Henry Irving as Hamlet, 1888

The new theatre demanded ‘truthfulness’ not only in the writing but also in the acting and stage setting. The actors were expected to ignore the audience and to behave and speak as though they were at home; from this style of acting arose the concept of the ‘fourth wall’ separating the stage from the audience. Behind this ‘wall’ – invisible to the audience, opaque to the actors – the environment portrayed was to be as authentic as possible. If an attack on the audience were to be mounted effectively, however, the separation of stage and auditorium had to be diminished. Attempts were later made either to contain stage and auditorium in a single unified spatial area or to adapt existing spaces in order to break through the barrier imposed by the proscenium arch.

With both ideological aims and theatrical tastes in mind, members of the German middle-class theatre audience formed an organisation called the Freie Volksbühne in 1890 for the purpose of buying blocks of tickets and commissioning performances and even productions for its membership, which included a large working-class element. During the 1890s in France, a similar program of democratisation was attempted by Le Théâtre du Peuple, inspiring similar movements in other countries. In England the works of Ibsen aroused great interest and attracted the attention of the censors, as with the work of George Bernard Shaw.

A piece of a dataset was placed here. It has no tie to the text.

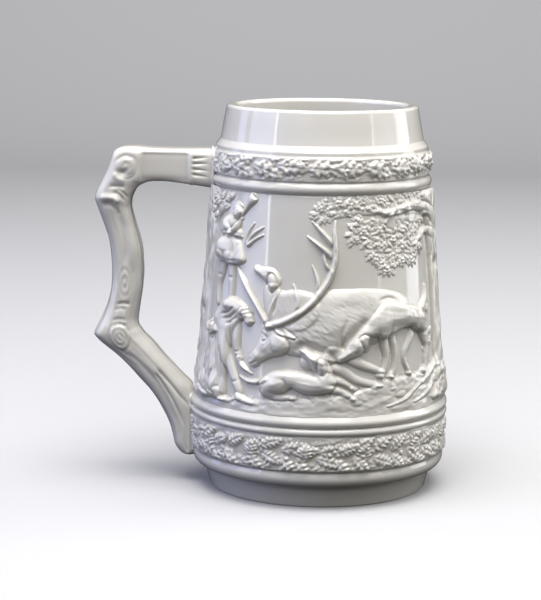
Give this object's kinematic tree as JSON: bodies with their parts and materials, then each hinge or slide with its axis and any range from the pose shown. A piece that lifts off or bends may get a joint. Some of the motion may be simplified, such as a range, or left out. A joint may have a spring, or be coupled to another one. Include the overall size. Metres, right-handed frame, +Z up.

Beyond the development of stage lighting and techniques, from the 1880s electricity provided the solution to many of the problems that were arising with respect to scene changing (C.06). The demand for rapid changes of cumbersome naturalistic sets coincided with demands for a dematerialised stage that could flow smoothly from one symbolic vision to another. In addition, those seeking to ‘retheatricalise the theatre’ wanted an open stage on which scene changes could be accomplished simply and rapidly. New inventions and instrumentation made practical many of the theoretician’s ideas, and these were adapted by designers, directors, and stage engineers on both sides of the Atlantic, with the greatest centre of innovation being Germany.

In 1896 Karl Lautenschläger introduced a revolving stage at the Residenz Theater in Munich (Q13019). Elevator stages permitted new settings to be assembled below stage and then lifted to the height of the stage as the existing setting was withdrawn to the rear and dropped to below-stage level. Slip stages allowed large trucks to be stored in the wings or rear stage and then slid into view. New systems for flying were developed. Hydraulic stages made it possible to raise sections of the stage, tilt them or even rock them to simulate, for example, the motion of a ship. All of these mechanisms required larger backstage facilities, higher flying towers, greater depth and width of stages, and increased understage space.

The 19th century was the peak of the industrial revolution, radically changing not only technologies, but the whole of society across Europe. The theatre took on new roles, used new methods to produce work, organised itself in new ways, and made performances that were innovative in content and form.